Alternatively, if the sole member had previously contributed $300,000 of non-concessional contributions before 3 May 2016, and then contributed $450,000 after 3 May 2016, the entire $450,000 will be counted as a non-concessional contribution thereby exhausting the new lifetime cap.  However, the $250,000 in excess of the proposed cap will be treated as failing within the transitional rule and will not give rise to excess contributions.  In this case, the $250,000 will be “privileged” contributions.

Second transition exception

Consider the JB Superannuation Fund which has a related party limited recourse borrowing arrangement involving real estate where the current LVR is 90%.  The safe-habour LVR in this situation is 70%.  If the market value of the real estate is $800,000 then the excess LVR is 20% which equates to $160,000.

If the sole member of the JB Superannuation Fund has already exhausted the (proposed) lifetime cap, then the sole member could make up to $160,000 of additional non-concessional contributions which would all be “privileged” contributions – ie not giving rise to an excess contribution tax liability and which are not required to be refunded.

Caution required

These “transitional measures” arose in the heat of an election campaign.  While welcome, it would be prudent (if possible given, in the case of the first measure, the need to satisfy the contractual obligations of the impending settlement) to defer relying on the measures until they are confirmed by the Treasurer after his swearing in.

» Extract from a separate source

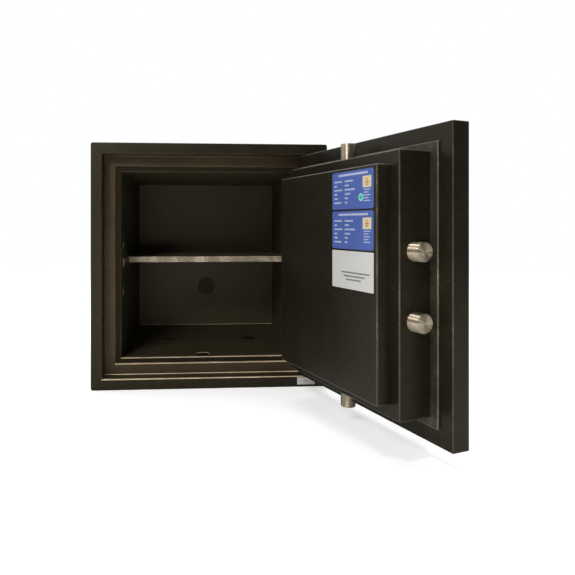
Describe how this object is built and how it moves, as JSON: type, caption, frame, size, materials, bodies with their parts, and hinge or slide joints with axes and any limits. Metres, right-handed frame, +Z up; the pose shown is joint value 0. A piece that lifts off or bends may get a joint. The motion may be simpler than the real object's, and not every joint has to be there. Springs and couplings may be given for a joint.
{
  "type": "safe",
  "caption": "Small free-standing safe with a thick body, an inset hinged door with sliding bolts, lever handle and key lock, a shelf and anchor holes.",
  "frame": {"origin": "centre of the body's flat underside, under the middle of its width and depth", "axes": "+X to the right seen from the front, where the hinge is; +Y from the front to the back of the body; +Z up. The door opening faces -Y."},
  "size_m": [0.5348, 0.7766, 0.45],
  "materials": {
    "body_paint": "dark textured powder coat, semi-gloss",
    "cavity_paint": "dark powder coat, satin",
    "door_paint": "dark textured powder coat, semi-gloss",
    "turned_steel": "turned and lightly brushed stainless steel",
    "zinc": "bright zinc-plated pressed steel",
    "satin_chrome": "satin chrome",
    "bearing_bronze": "sintered bearing bronze",
    "mineral_fill": "rough mineral barrier fill",
    "seal": "matt swelling fire strip",
    "cap_plastic": "matt black plastic",
    "label_blue": "printed gloss film, blue",
    "label_pale": "printed gloss film, pale grey",
    "plate_white": "small white printed plate"
  },
  "bodies": {
    "body": {"outer_casing": "body_paint", "rear_panel": "body_paint", "door_frame": "body_paint", "strike_bars": "zinc", "inner_casing": "cavity_paint", "barrier_fill": "mineral_fill", "fire_seal": "seal", "shelf": "cavity_paint", "shelf_rails": "cavity_paint", "rear_anchor_sleeve": "zinc", "rear_anchor_cap": "cap_plastic", "floor_anchor_sleeves": "zinc", "floor_anchor_caps": "cap_plastic", "hinge_bushes": "bearing_bronze", "thrust_washer": "bearing_bronze", "rating_plate": "plate_white"},
    "door": {"door_plate": "door_paint", "door_fill": "mineral_fill", "door_pan": "door_paint", "hinge_pins": "turned_steel", "bolt_box": "door_paint", "inner_cover": "door_paint", "cover_fill": "mineral_fill", "bolt_bushes": "bearing_bronze", "rod_guides": "zinc", "hard_plate": "zinc", "lock_case": "zinc", "lock_levers": "bearing_bronze", "lock_screws": "zinc", "handle_rose": "satin_chrome", "key_escutcheon": "satin_chrome", "label_upper": "label_blue", "label_middle": "label_blue", "label_lower": "label_pale"},
    "side_bolt_group": {"side_bolts": "turned_steel", "bolt_nuts": "zinc", "bolt_carriage": "zinc", "carriage_arm": "zinc", "lock_tab": "zinc"},
    "top_bolt_group": {"top_bolt": "turned_steel", "top_rod": "zinc"},
    "bottom_bolt_group": {"bottom_bolt": "turned_steel", "bottom_rod": "zinc"},
    "handle_group": {"drive_cam": "zinc", "drive_pins": "turned_steel", "handle_spindle": "turned_steel", "handle": "satin_chrome"},
    "lock_bolt_group": {"lock_bolt": "bearing_bronze"},
    "key": {"lock_key": "satin_chrome"}
  },
  "joints": [
    {"name": "door_hinge", "type": "hinge", "parent": "body", "child": "door", "pos_m": [0.185, -0.199, 0.225], "axis": [0, 0, 1], "range_deg": [-108, 4]},
    {"name": "handle_turn", "type": "hinge", "parent": "door", "child": "handle_group", "pos_m": [0.25193, -0.38558, 0.223], "axis": [-0.9511, -0.309, 0], "range_deg": [0, 90]},
    {"name": "side_bolt_slide", "type": "slide", "parent": "door", "child": "side_bolt_group", "axis": [-0.309, 0.9511, 0], "range_m": [0, 0.024]},
    {"name": "top_bolt_slide", "type": "slide", "parent": "door", "child": "top_bolt_group", "axis": [0, 0, -1], "range_m": [0, 0.024]},
    {"name": "bottom_bolt_slide", "type": "slide", "parent": "door", "child": "bottom_bolt_group", "axis": [0, 0, 1], "range_m": [0, 0.024]},
    {"name": "key_turn", "type": "hinge", "parent": "door", "child": "key", "pos_m": [0.26966, -0.44014, 0.15], "axis": [-0.9511, -0.309, 0], "range_deg": [0, 180]},
    {"name": "lock_bolt_slide", "type": "slide", "parent": "door", "child": "lock_bolt_group", "axis": [0, 0, 1], "range_m": [0, 0.012]}
  ],
  "couplings": [
    {"joint": "side_bolt_slide", "follows": "handle_turn", "m_per_rad": 0.015279},
    {"joint": "top_bolt_slide", "follows": "handle_turn", "m_per_rad": 0.015279},
    {"joint": "bottom_bolt_slide", "follows": "handle_turn", "m_per_rad": 0.015279},
    {"joint": "lock_bolt_slide", "follows": "key_turn", "m_per_rad": 0.0038197}
  ]
}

Particular situation of off the plan purchases

Possibly, the most problematic situation is that of “off the plan” purchase arrangements.  Typically, in an “off the plan” arrangement, the purchaser will pay 5% on exchange with settlement only occurring after the building has been completed, the plan of subdivision registered and the certificate of occupancy provided.  It may be 2 years or more between exchange and settlement.  
Will the first transition exception apply even though settlement may take some considerable time after 3 May 2016?

What the transitional measures don’t cover

The transitional measures will not apply to the following situations:

  • where the LVR exceeds the safe-harbour limit and the lender is not a related party lender – the transitional measure will not apply simply because the LVR of an arrangement involving an unrelated lender cannot be excessive;
  • where an unrelated lender is voluntarily replaced with a related party lender so that the LVR of the arrangement is now excessive.  This simply seems to be too smart a move.  However, what if the unrelated lender forces a refinance because of a change in the membership of the fund or any reason initiated by the lender?

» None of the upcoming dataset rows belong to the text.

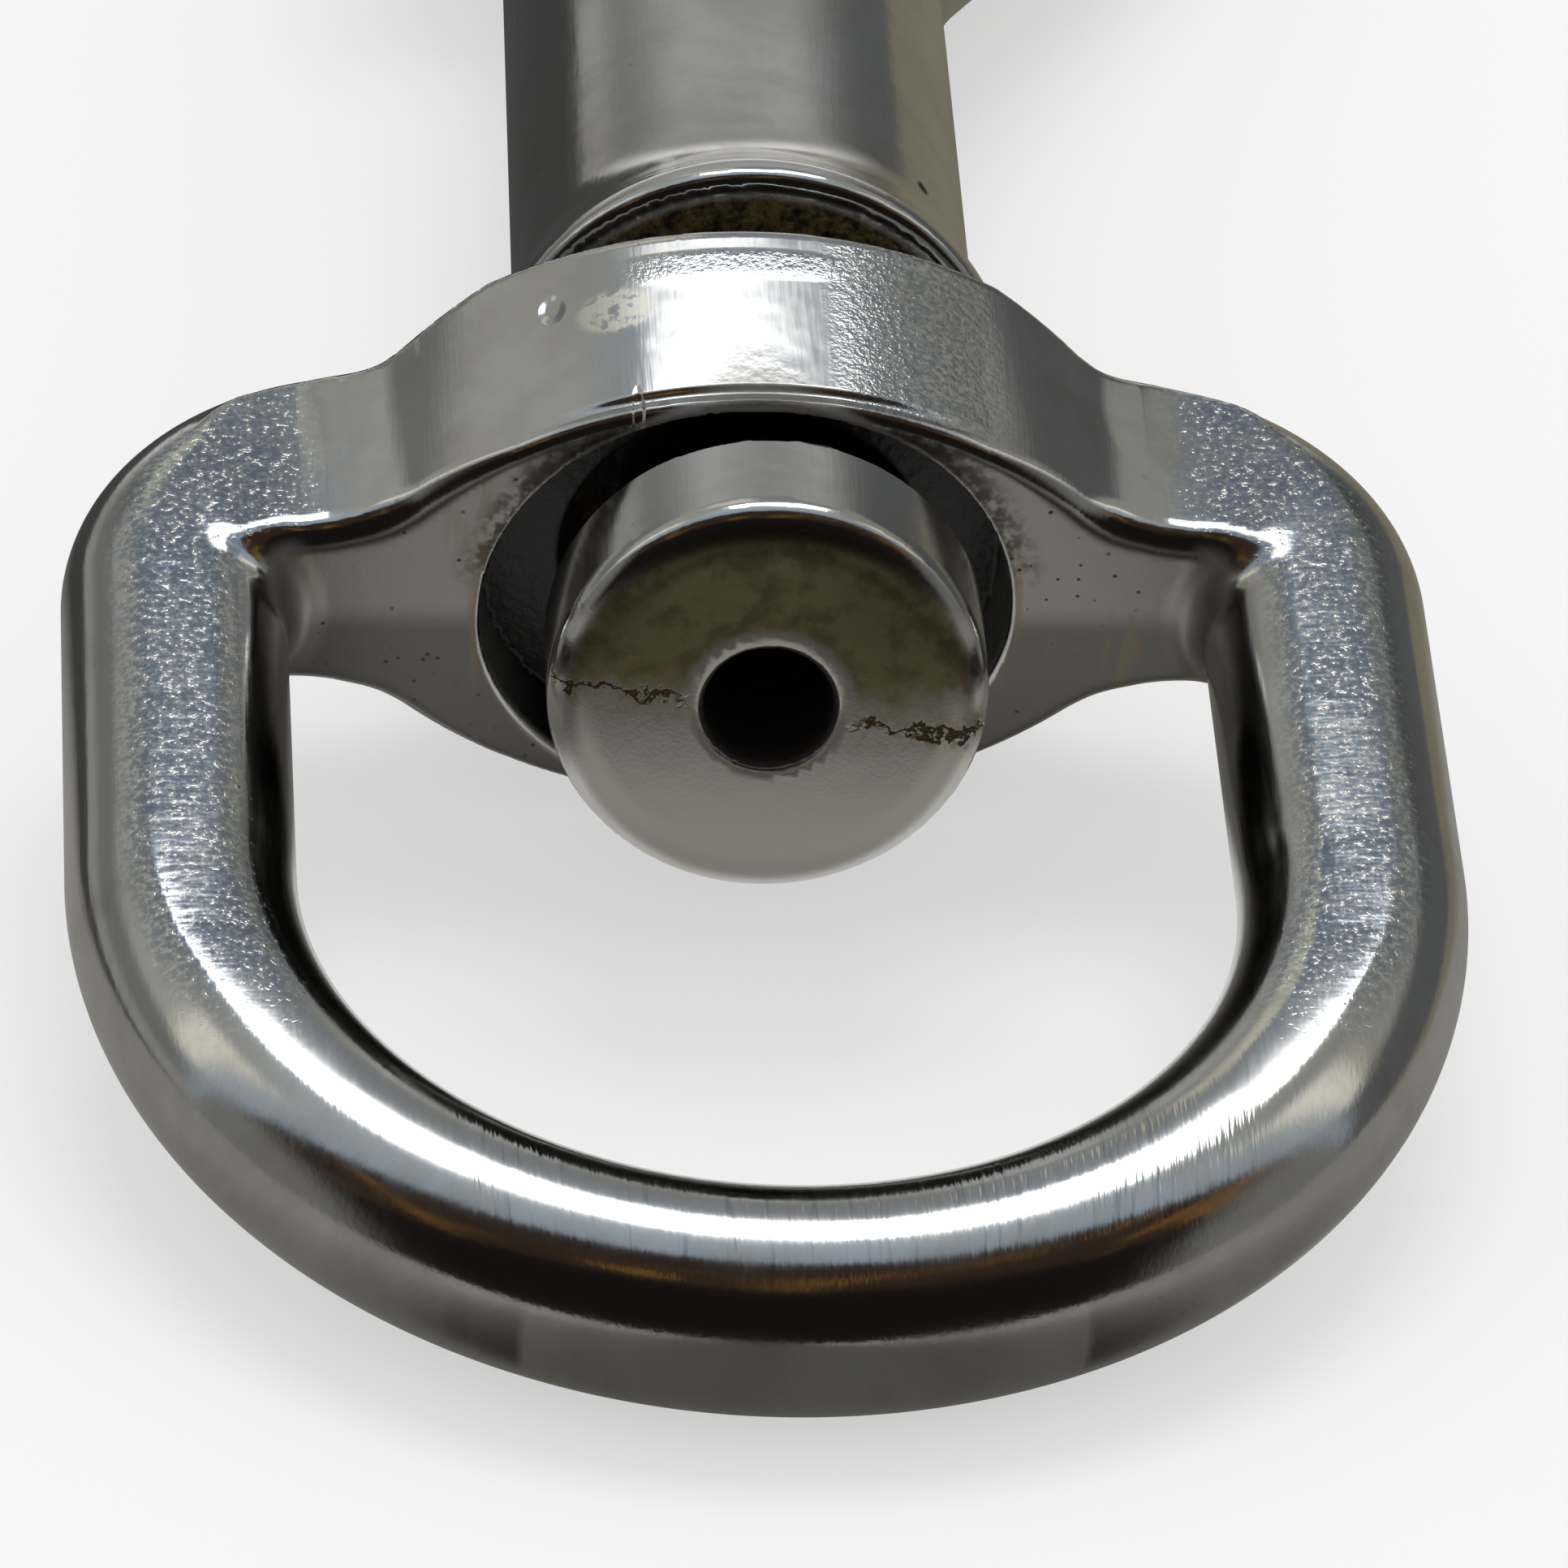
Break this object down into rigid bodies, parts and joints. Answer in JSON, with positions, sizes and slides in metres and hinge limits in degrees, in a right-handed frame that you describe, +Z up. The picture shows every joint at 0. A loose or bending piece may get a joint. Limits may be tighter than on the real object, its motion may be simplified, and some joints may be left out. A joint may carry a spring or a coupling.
{
  "type": "swivel snap hook",
  "caption": "Swivel snap hook with an oval eye that turns on a headed stud, a sliding spring bolt worked by a thumb knob, and a curved hook arm.",
  "frame": {"origin": "centre of the bounding box on the plane that the snap lies on", "axes": "+Z up, +Y along the length from the swivel eye towards the hook, +X towards the hook's arm"},
  "size_m": [0.0374, 0.1068, 0.0148],
  "materials": {
    "body_plating": "polished nickel plating on a zinc casting, fine scratches and small pits",
    "eye_plating": "polished nickel plating on a zinc casting, buffed ring, plain cast recesses",
    "bolt_steel": "plated turned steel",
    "spring_steel": "drawn spring wire",
    "knob_plating": "polished nickel plating"
  },
  "bodies": {
    "body": {"hook_body": "body_plating", "spring": "spring_steel"},
    "eye": {"swivel_eye": "eye_plating"},
    "bolt": {"bolt": "bolt_steel", "thumb_knob": "knob_plating"}
  },
  "joints": [
    {"name": "eye_swivel", "type": "hinge", "parent": "body", "child": "eye", "pos_m": [-0.00138, -0.02102, 0.00785], "axis": [0, 0.9998, -0.0217], "continuous": true},
    {"name": "bolt_slide", "type": "slide", "parent": "body", "child": "bolt", "axis": [0, -0.9998, 0.0217], "range_m": [0, 0.0126], "stiffness_N_per_m": 300, "springref_m": -0.02, "deforming": ["spring"]}
  ]
}
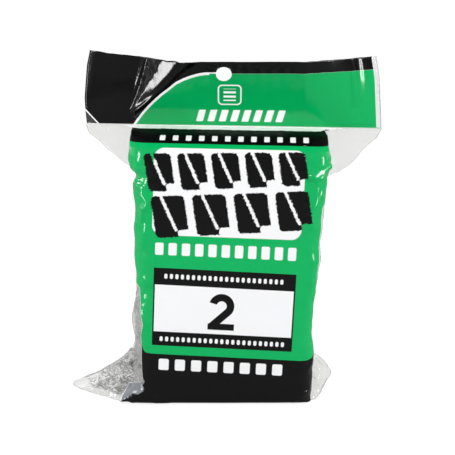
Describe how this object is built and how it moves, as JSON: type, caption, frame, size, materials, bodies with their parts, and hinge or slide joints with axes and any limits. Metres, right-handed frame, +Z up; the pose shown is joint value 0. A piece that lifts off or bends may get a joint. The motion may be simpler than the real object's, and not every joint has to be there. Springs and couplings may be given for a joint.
{
  "type": "pack of steel wool pads",
  "caption": "Sealed film bag with a hang-hole header, printed front and clear sides, holding a stack of folded steel wool pads, standing on its foot.",
  "frame": {"origin": "under the middle of the stack of pads, on the surface that the pack stands on", "axes": "+Z up, through the header; the printed front faces -Y; +X to the right as seen from the front"},
  "size_m": [0.1693, 0.059, 0.1834],
  "materials": {
    "printed_film": "glossy printed polyethylene film, clear where it isn't printed",
    "steel_wool": "fine grey steel fibres"
  },
  "bodies": {
    "root": {"film_bag": "printed_film", "wool_pad_1": "steel_wool", "wool_pad_2": "steel_wool", "wool_pad_3": "steel_wool", "wool_pad_4": "steel_wool", "wool_pad_5": "steel_wool", "wool_pad_6": "steel_wool", "wool_pad_7": "steel_wool", "wool_pad_8": "steel_wool"}
  },
  "joints": []
}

What we don’t know about – the unknown unknowns & integrity measures

There are, in relation to the transitional measures, a number of issues which we don’t know about.  Some of these issues are considered below.

In the case of a multi-member superannuation fund where some members have exhausted their lifetime caps while other members have not exhausted theirs, how will the right to make “privileged” contributions be allocated amongst the members?   Clearly, if the members are part of the same family group, there will be a strong incentive for the “privileged” contributions to be made by members who have already exhausted their lifetime cap.  

How will the ATO prevent this abuse of the transition measure?  Will the “privileged” contributions be required to be made in proportion to current member balances?  Will it be a requirement that any additional contributions be made by those members who have not yet exhausted their lifetime cap thereby minimising the amount of “privileged” contributions?  Will the ATO bother to consider the issue given the presumably small number of cases?

Further is the ability to make “privileged” contributions a property of the relevant fund or of the members of the fund?  If the former, then a new cohort of members could be admitted to the fund to replace the current cohort and the new cohort would have the right to make “privileged” contributions.  If this were possible, would any new cohort of members wish to be admitted to a fund which has a limited recourse borrowing arrangement on foot?